Data privacy management is the system that a business or another entity uses to ensure the privacy and safety of the data it collects in the course of its operations. Data privacy management would involve an organization’s privacy framework and the tools it employs to protect their customers’ right to privacy. A data privacy management system would also include features to educate and inform customers and allow them to control their data.
Importantly, it would also have to comply with all applicable Ohio and federal laws and regulations that govern how businesses collect, use, store, share and sometimes sell the data they collect from consumers.
The concern that consumers have is that their data can be shared with bad actors and criminals, making them subject to identity theft and other types of theft and consumer fraud.
Currently there is no comprehensive privacy law in Ohio. The Ohio Personal Privacy Act (OPPA) has been proposed, but has not been adopted. Therefore, businesses must stay up to date with and obey other existing state and federal laws.
Among the Ohio laws now in effect that protect the privacy of consumer data are the following:
- Credit Card Recording Act: This act bans businesses from distributing the sensitive financial data of consumers for marketing purposes. Among the sensitive data it protects are Social Security numbers and full credit card details. Businesses are allowed only the right to store the information for purposes that do not involve marketing.
- Credit Card Truncation Act: This act requires businesses to list only five numbers of a consumer’s credit or debit card number on a purchase receipt. It also prohibits entities from including the card’s expiration date on a receipt.
- Ohio Data Protection Act (ODPA): This law does not require businesses to employ rigorous cybersecurity practices to protect sensitive consumer data from data breaches.
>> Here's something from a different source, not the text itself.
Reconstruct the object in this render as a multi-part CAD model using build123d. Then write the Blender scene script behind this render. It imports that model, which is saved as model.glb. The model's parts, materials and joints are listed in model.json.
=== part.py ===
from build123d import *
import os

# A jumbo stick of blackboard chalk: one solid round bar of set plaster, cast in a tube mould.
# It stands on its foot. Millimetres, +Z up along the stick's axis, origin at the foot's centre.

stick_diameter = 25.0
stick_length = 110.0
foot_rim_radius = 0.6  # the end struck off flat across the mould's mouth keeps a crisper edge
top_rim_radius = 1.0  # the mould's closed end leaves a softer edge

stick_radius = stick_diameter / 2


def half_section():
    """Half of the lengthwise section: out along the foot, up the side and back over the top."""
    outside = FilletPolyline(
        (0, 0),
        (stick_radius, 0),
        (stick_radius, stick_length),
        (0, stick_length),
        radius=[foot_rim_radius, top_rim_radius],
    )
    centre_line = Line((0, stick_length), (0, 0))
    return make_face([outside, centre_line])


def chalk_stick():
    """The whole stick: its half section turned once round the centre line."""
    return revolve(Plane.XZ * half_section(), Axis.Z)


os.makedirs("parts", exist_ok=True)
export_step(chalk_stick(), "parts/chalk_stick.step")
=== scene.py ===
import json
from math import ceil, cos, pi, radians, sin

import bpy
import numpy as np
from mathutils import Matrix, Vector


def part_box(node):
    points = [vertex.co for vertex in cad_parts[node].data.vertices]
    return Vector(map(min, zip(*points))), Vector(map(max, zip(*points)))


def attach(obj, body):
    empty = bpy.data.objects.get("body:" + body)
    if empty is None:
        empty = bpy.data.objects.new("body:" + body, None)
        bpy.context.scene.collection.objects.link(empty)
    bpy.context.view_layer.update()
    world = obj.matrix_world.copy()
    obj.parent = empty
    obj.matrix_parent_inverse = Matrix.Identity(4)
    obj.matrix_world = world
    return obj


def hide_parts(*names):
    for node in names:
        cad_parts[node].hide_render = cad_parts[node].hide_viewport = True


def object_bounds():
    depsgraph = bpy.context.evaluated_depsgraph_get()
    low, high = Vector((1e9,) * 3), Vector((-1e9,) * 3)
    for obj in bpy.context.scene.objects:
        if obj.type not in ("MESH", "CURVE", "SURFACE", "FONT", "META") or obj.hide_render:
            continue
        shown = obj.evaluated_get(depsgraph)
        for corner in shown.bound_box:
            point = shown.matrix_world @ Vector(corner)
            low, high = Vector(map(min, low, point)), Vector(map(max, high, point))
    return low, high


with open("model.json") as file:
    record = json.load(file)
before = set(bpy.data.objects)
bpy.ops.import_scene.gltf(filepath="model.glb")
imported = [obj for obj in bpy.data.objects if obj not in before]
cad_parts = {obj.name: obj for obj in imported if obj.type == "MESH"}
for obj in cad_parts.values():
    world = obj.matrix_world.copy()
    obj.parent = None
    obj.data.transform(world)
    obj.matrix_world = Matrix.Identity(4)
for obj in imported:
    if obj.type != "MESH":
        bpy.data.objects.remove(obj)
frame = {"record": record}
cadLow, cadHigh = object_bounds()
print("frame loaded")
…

- It does provide an affirmative legal defense to companies that do this in the event they are sued by a customer for their failure to protect their personal data from a data breach.
- The Ohio Security Breach Notification Act: It requires organizations to notify consumers who have been the victims of a data breach within 45 days of discovering a breach that involves their personal or sensitive information.
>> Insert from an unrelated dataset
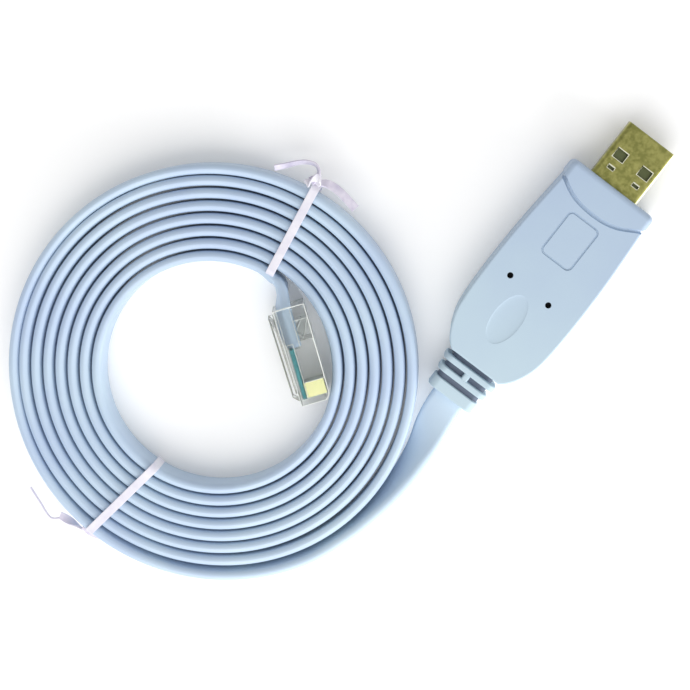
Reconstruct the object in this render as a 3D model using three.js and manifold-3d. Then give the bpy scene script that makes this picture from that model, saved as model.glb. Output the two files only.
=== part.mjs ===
// A console cable: a gold-plated USB-A plug in a moulded housing, a flat eight-core cable wound on edge into
// a coil, two twist ties round the coil, and a clear RJ45 plug on the cable's inner end.
// Millimetres, +Z up. The housing lies flat with its plug towards +Y, and the origin is under its middle.
import * as THREE from 'three';
import { mergeVertices } from 'three/addons/utils/BufferGeometryUtils.js';
import Module from 'manifold-3d';

const wasm = await Module();
wasm.setup();

// Driving dimensions: clearances
const seatGap = 0.3;
const contactGap = 0.1;

// Driving dimensions: the housing and its strain relief
const adapterLength = 70.6;
const capWidth = 21.2;
const capHeight = 9.8;
const capSideLength = 3.4;
const capArcDrop = 3.0;
const capStep = 0.35;
const bodyWidth = 22.8;
const bodyShoulderWidth = 20.9;
const bodyLength = 48.0;
const bodyEdgeRadius = 1.6;
const bodyEdgeSteps = 4;
const tailShoulderLength = 9.0;
const reliefLength = 9.4;
const reliefNeckWidth = 13.6;
const reliefEndWidth = 11.2;
const reliefNeckHeight = 8.4;
const reliefEndHeight = 6.6;
const reliefCoreWidth = 9.6;
const reliefCoreHeight = 4.6;
const reliefSlotLength = 1.35;
const reliefRingLength = 1.45;
const reliefWebWidth = 1.4;
const reliefPocketDepth = 2.0;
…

- Entities are allowed the choice of mailing, emailing, or telephoning individuals to tell them of the breach. If a breach affects over 1,000 Ohio residents, the three credit reporting agencies, Experian, Equifax and TransUnion, must be notified as well.
Ohio recognizes certain cybersecurity frameworks as sufficient to provide them with a valid legal defense in any lawsuit alleging poor information security controls if they adopt and maintain compliance with their standards. They are:
- The National Institute of Standards and Technology (NIST)
- The Center for Internet Security Controls (CIS)
- The Payment Card Industry Data Security Standard (PCI DSS).
If an organization can prove that it complied with the relevant standards, it can defeat civil liability in Ohio’s state courts. The Ohio law requires courts to consider an organization’s size, complexity, and resources when determining whether it has complied as necessary.
An Ohio lawyer consultation would help a person understand the complexity of data privacy laws in that state. It would help a business with compliance with legal requirements. It would also help an individual understand their rights.
There are also several federal laws that provide consumers with privacy protections as follows:
- Health Insurance Portability and Accountability Act (HIPAA): This federal law applies to businesses in the healthcare industry that deal with the Protected Health Information (PHI) of individuals. These businesses must comply with the HIPAA nationwide and protect people’s private medical information.
- Children’s Online Privacy Protection Act (COPPA): This federal law focuses mainly on protecting the personal data of minors and the sensitive personal data of minors under 13 years of age across the US. Hence, businesses that collect and manage the data of minors must use practices that comply with COPPA.
- Gramm-Leach-Bliley Act (GLBA): Businesses that operate in the financial industry may have to comply with the GLBA. The GLBA requires financial institutions to inform customers about their data-sharing practices. They must also protect their customers’ sensitive information.
- Fair Credit Reporting Act (FCRA): The FCRA governs consumer credit reporting. It requires businesses to ensure that credit data is accurate and secure.
Of course, the Fourth Amendment to the U.S. Constitution promises individuals in the U.S. the right “to be secure in their persons, houses, papers, and effects, against unreasonable searches and seizures.”
Courts have interpreted the 4th Amendment to give Americans a reasonable expectation of privacy in such domains as their places of residence and certain areas of their vehicles. It has also been interpreted to extend to electronic data and digital privacy, the information and data that people generate through such technologies as cell phones, email and wearable devices.
Generally, the government needs a warrant to access a person’s private personal digital information.
However, the 4th Amendment applies only to governments and does not constrain private entities, e.g. private businesses. Federal and state laws must be used to give people the protection they need in the private sector.